Material provided
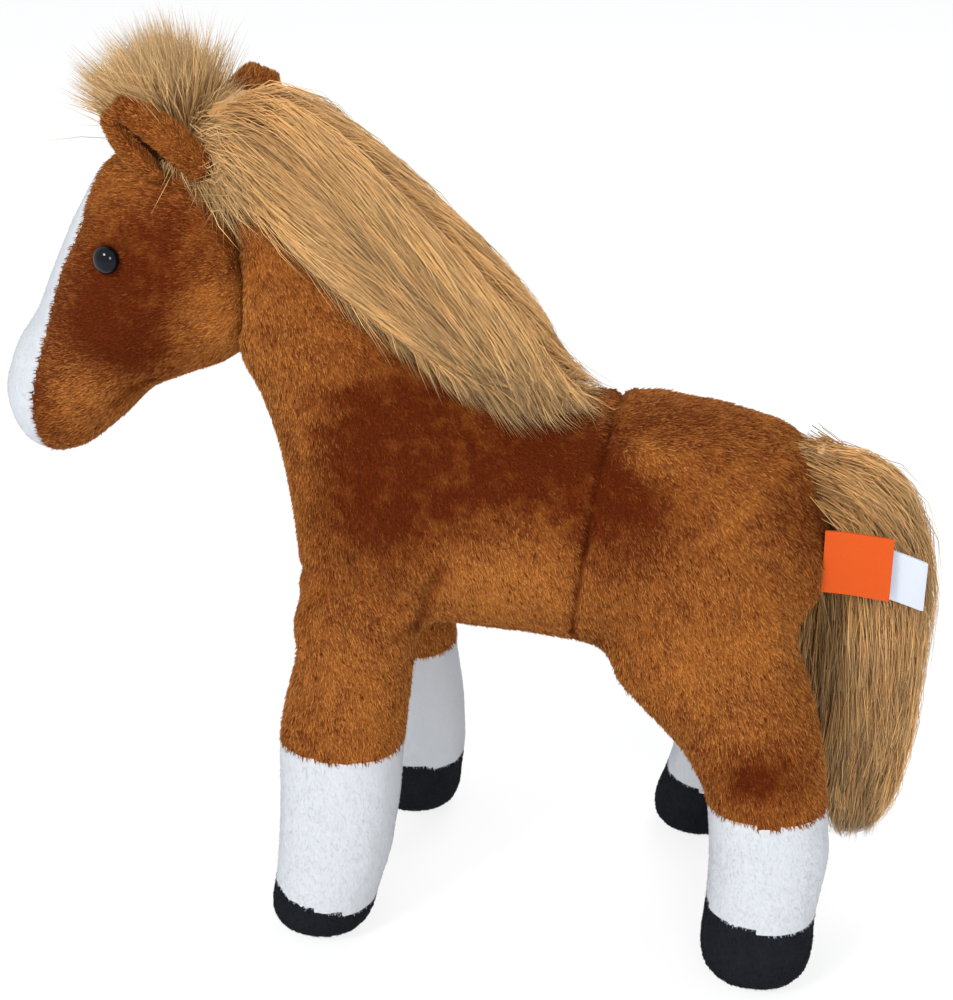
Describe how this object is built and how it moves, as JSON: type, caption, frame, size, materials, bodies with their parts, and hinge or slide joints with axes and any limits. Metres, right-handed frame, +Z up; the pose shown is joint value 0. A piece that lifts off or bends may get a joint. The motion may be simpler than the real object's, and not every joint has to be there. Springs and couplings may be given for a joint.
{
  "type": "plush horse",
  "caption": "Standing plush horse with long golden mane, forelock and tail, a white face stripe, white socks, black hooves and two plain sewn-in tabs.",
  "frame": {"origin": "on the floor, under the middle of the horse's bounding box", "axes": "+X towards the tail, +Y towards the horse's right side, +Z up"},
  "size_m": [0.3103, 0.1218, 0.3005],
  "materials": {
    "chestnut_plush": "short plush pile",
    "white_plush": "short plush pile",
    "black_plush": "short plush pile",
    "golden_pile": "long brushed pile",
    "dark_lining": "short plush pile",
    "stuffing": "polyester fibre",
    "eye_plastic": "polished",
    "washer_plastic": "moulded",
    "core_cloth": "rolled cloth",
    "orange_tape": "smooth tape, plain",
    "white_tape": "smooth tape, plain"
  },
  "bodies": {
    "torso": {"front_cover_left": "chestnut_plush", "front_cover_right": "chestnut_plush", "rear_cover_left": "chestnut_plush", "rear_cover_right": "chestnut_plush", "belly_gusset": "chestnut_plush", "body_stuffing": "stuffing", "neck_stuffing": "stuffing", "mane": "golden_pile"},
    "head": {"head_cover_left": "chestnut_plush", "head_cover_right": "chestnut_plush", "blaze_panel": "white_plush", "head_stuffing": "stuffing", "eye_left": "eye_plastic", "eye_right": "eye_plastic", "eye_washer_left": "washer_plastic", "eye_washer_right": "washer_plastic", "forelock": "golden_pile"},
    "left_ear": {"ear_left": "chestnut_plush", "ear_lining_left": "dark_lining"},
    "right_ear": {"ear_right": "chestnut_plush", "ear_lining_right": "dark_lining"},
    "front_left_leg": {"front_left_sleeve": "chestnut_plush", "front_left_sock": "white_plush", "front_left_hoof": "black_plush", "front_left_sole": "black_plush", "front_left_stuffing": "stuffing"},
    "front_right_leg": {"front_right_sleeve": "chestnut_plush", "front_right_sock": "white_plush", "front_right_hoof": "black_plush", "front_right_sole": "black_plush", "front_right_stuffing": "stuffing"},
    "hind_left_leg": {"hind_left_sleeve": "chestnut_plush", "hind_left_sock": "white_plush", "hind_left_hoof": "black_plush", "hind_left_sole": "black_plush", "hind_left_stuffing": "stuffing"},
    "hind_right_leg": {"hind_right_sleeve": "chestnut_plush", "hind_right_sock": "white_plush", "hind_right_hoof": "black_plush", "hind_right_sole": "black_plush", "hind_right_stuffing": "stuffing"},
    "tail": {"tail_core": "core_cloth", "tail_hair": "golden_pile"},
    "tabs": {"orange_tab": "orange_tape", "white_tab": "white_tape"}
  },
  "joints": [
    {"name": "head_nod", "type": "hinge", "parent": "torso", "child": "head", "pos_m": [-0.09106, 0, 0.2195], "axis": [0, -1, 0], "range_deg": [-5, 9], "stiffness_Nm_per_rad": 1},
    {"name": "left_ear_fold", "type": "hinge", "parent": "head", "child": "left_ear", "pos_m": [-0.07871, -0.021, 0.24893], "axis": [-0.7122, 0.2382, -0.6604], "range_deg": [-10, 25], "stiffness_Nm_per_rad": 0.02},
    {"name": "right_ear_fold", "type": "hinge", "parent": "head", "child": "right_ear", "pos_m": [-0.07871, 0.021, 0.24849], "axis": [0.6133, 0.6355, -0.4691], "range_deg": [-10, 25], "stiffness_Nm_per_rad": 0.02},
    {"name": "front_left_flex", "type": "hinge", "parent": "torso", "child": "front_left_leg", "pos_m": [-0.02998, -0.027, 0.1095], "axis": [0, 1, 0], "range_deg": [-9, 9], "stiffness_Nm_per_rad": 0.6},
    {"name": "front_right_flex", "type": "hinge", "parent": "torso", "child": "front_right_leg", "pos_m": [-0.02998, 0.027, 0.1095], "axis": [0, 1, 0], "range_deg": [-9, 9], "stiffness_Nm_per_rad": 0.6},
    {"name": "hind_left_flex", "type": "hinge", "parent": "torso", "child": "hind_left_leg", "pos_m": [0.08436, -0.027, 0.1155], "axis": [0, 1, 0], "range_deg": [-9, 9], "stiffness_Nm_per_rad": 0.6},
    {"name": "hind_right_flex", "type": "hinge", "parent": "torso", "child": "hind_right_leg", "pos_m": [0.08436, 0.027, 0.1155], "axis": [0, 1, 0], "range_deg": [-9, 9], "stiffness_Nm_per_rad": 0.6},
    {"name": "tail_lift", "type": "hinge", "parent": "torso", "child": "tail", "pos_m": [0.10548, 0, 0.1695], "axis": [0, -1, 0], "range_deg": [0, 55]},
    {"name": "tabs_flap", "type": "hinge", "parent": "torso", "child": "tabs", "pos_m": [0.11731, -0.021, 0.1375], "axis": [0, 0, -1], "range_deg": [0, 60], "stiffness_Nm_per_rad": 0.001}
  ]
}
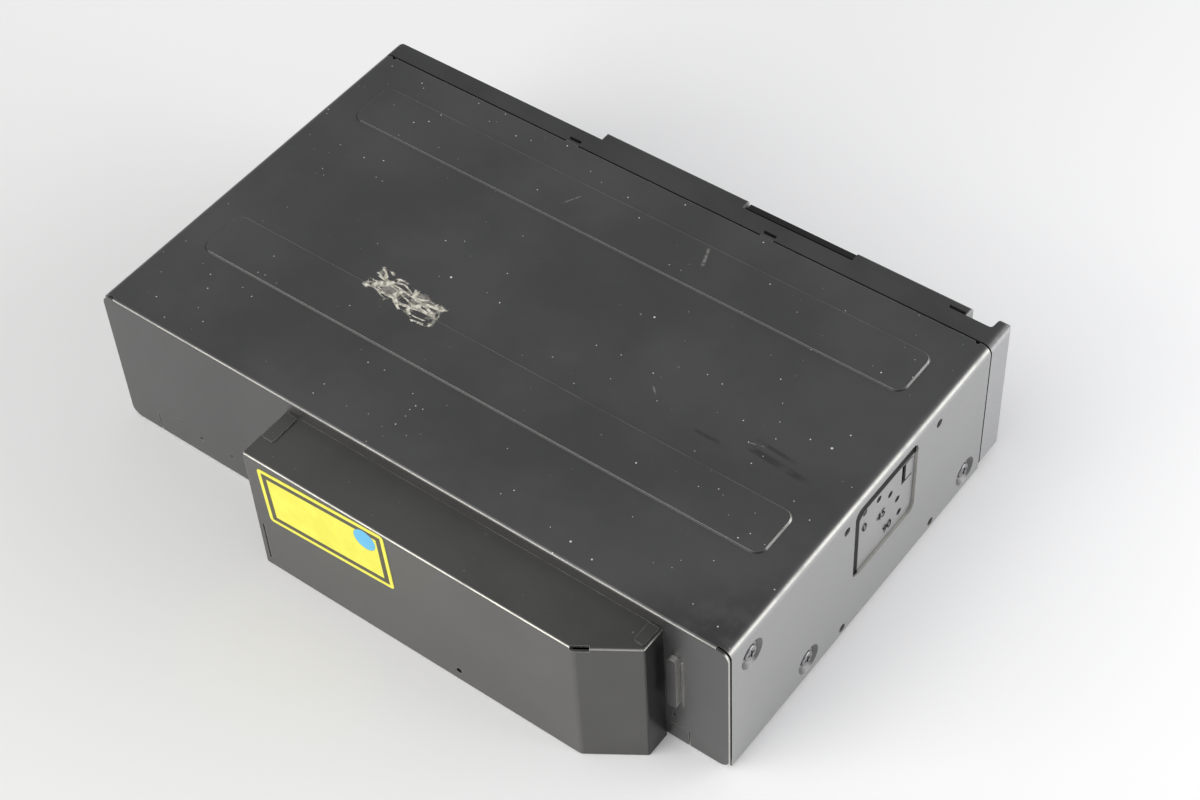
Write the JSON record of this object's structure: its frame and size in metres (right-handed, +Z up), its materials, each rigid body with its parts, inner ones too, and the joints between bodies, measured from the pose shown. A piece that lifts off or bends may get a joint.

What you are asked to do
Reproduce the entries above in full, verbatim.

Exercise response
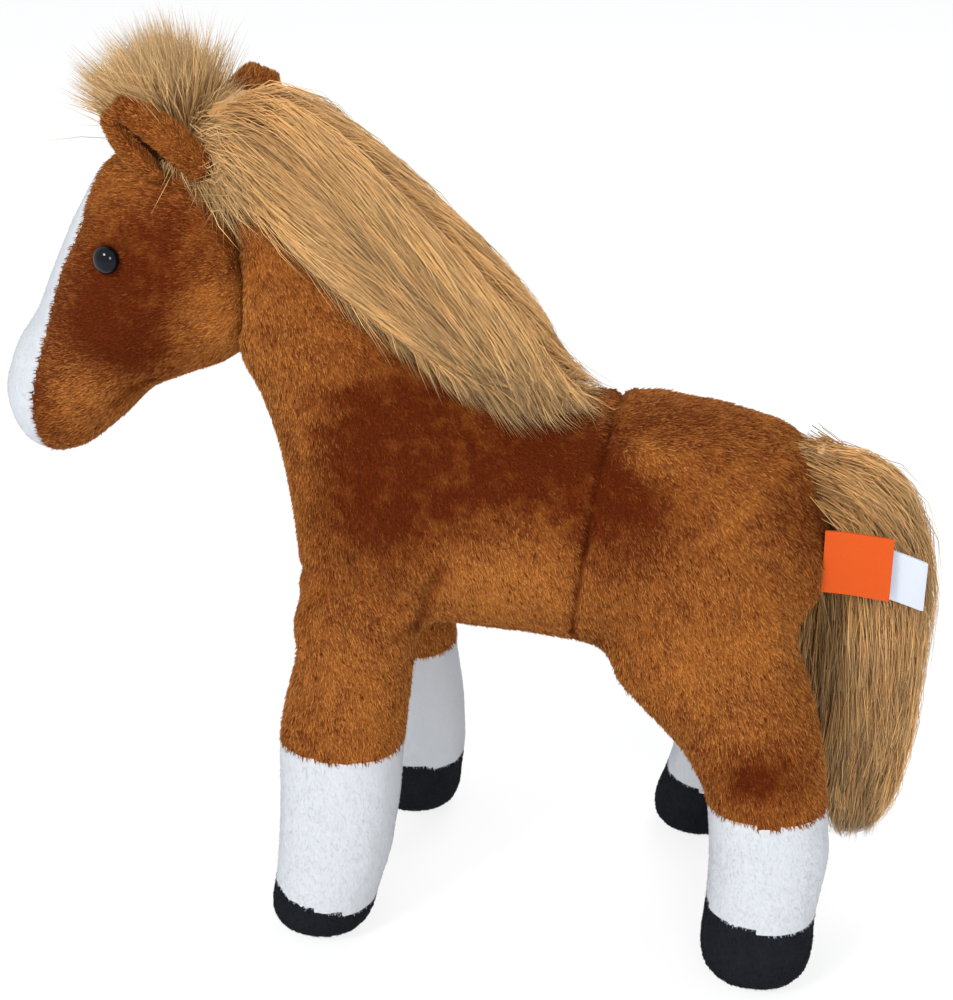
Describe how this object is built and how it moves, as JSON: type, caption, frame, size, materials, bodies with their parts, and hinge or slide joints with axes and any limits. Metres, right-handed frame, +Z up; the pose shown is joint value 0. A piece that lifts off or bends may get a joint. The motion may be simpler than the real object's, and not every joint has to be there. Springs and couplings may be given for a joint.
{
  "type": "plush horse",
  "caption": "Standing plush horse with long golden mane, forelock and tail, a white face stripe, white socks, black hooves and two plain sewn-in tabs.",
  "frame": {"origin": "on the floor, under the middle of the horse's bounding box", "axes": "+X towards the tail, +Y towards the horse's right side, +Z up"},
  "size_m": [0.3103, 0.1218, 0.3005],
  "materials": {
    "chestnut_plush": "short plush pile",
    "white_plush": "short plush pile",
    "black_plush": "short plush pile",
    "golden_pile": "long brushed pile",
    "dark_lining": "short plush pile",
    "stuffing": "polyester fibre",
    "eye_plastic": "polished",
    "washer_plastic": "moulded",
    "core_cloth": "rolled cloth",
    "orange_tape": "smooth tape, plain",
    "white_tape": "smooth tape, plain"
  },
  "bodies": {
    "torso": {"front_cover_left": "chestnut_plush", "front_cover_right": "chestnut_plush", "rear_cover_left": "chestnut_plush", "rear_cover_right": "chestnut_plush", "belly_gusset": "chestnut_plush", "body_stuffing": "stuffing", "neck_stuffing": "stuffing", "mane": "golden_pile"},
    "head": {"head_cover_left": "chestnut_plush", "head_cover_right": "chestnut_plush", "blaze_panel": "white_plush", "head_stuffing": "stuffing", "eye_left": "eye_plastic", "eye_right": "eye_plastic", "eye_washer_left": "washer_plastic", "eye_washer_right": "washer_plastic", "forelock": "golden_pile"},
    "left_ear": {"ear_left": "chestnut_plush", "ear_lining_left": "dark_lining"},
    "right_ear": {"ear_right": "chestnut_plush", "ear_lining_right": "dark_lining"},
    "front_left_leg": {"front_left_sleeve": "chestnut_plush", "front_left_sock": "white_plush", "front_left_hoof": "black_plush", "front_left_sole": "black_plush", "front_left_stuffing": "stuffing"},
    "front_right_leg": {"front_right_sleeve": "chestnut_plush", "front_right_sock": "white_plush", "front_right_hoof": "black_plush", "front_right_sole": "black_plush", "front_right_stuffing": "stuffing"},
    "hind_left_leg": {"hind_left_sleeve": "chestnut_plush", "hind_left_sock": "white_plush", "hind_left_hoof": "black_plush", "hind_left_sole": "black_plush", "hind_left_stuffing": "stuffing"},
    "hind_right_leg": {"hind_right_sleeve": "chestnut_plush", "hind_right_sock": "white_plush", "hind_right_hoof": "black_plush", "hind_right_sole": "black_plush", "hind_right_stuffing": "stuffing"},
    "tail": {"tail_core": "core_cloth", "tail_hair": "golden_pile"},
    "tabs": {"orange_tab": "orange_tape", "white_tab": "white_tape"}
  },
  "joints": [
    {"name": "head_nod", "type": "hinge", "parent": "torso", "child": "head", "pos_m": [-0.09106, 0, 0.2195], "axis": [0, -1, 0], "range_deg": [-5, 9], "stiffness_Nm_per_rad": 1},
    {"name": "left_ear_fold", "type": "hinge", "parent": "head", "child": "left_ear", "pos_m": [-0.07871, -0.021, 0.24893], "axis": [-0.7122, 0.2382, -0.6604], "range_deg": [-10, 25], "stiffness_Nm_per_rad": 0.02},
    {"name": "right_ear_fold", "type": "hinge", "parent": "head", "child": "right_ear", "pos_m": [-0.07871, 0.021, 0.24849], "axis": [0.6133, 0.6355, -0.4691], "range_deg": [-10, 25], "stiffness_Nm_per_rad": 0.02},
    {"name": "front_left_flex", "type": "hinge", "parent": "torso", "child": "front_left_leg", "pos_m": [-0.02998, -0.027, 0.1095], "axis": [0, 1, 0], "range_deg": [-9, 9], "stiffness_Nm_per_rad": 0.6},
    {"name": "front_right_flex", "type": "hinge", "parent": "torso", "child": "front_right_leg", "pos_m": [-0.02998, 0.027, 0.1095], "axis": [0, 1, 0], "range_deg": [-9, 9], "stiffness_Nm_per_rad": 0.6},
    {"name": "hind_left_flex", "type": "hinge", "parent": "torso", "child": "hind_left_leg", "pos_m": [0.08436, -0.027, 0.1155], "axis": [0, 1, 0], "range_deg": [-9, 9], "stiffness_Nm_per_rad": 0.6},
    {"name": "hind_right_flex", "type": "hinge", "parent": "torso", "child": "hind_right_leg", "pos_m": [0.08436, 0.027, 0.1155], "axis": [0, 1, 0], "range_deg": [-9, 9], "stiffness_Nm_per_rad": 0.6},
    {"name": "tail_lift", "type": "hinge", "parent": "torso", "child": "tail", "pos_m": [0.10548, 0, 0.1695], "axis": [0, -1, 0], "range_deg": [0, 55]},
    {"name": "tabs_flap", "type": "hinge", "parent": "torso", "child": "tabs", "pos_m": [0.11731, -0.021, 0.1375], "axis": [0, 0, -1], "range_deg": [0, 60], "stiffness_Nm_per_rad": 0.001}
  ]
}
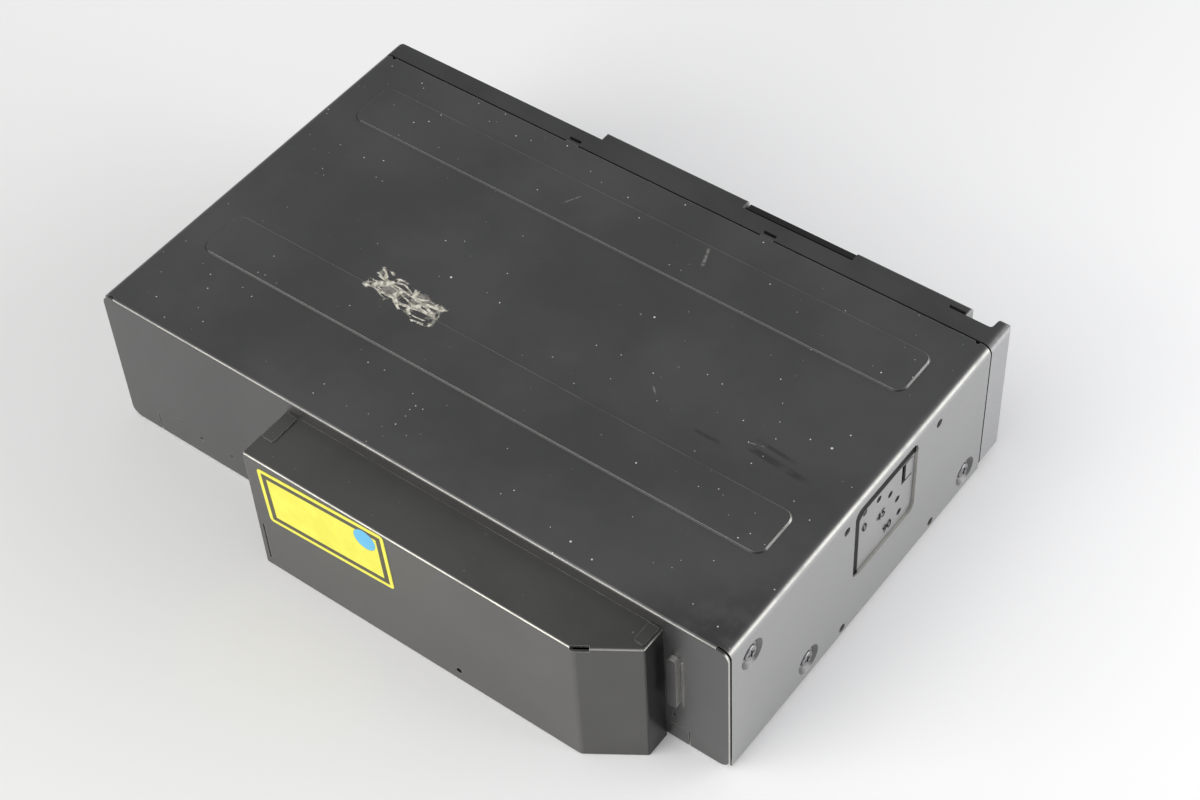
Write the JSON record of this object's structure: its frame and size in metres (right-handed, +Z up), its materials, each rigid body with its parts, inner ones too, and the joints between bodies, measured from the pose shown. A piece that lifts off or bends may get a joint.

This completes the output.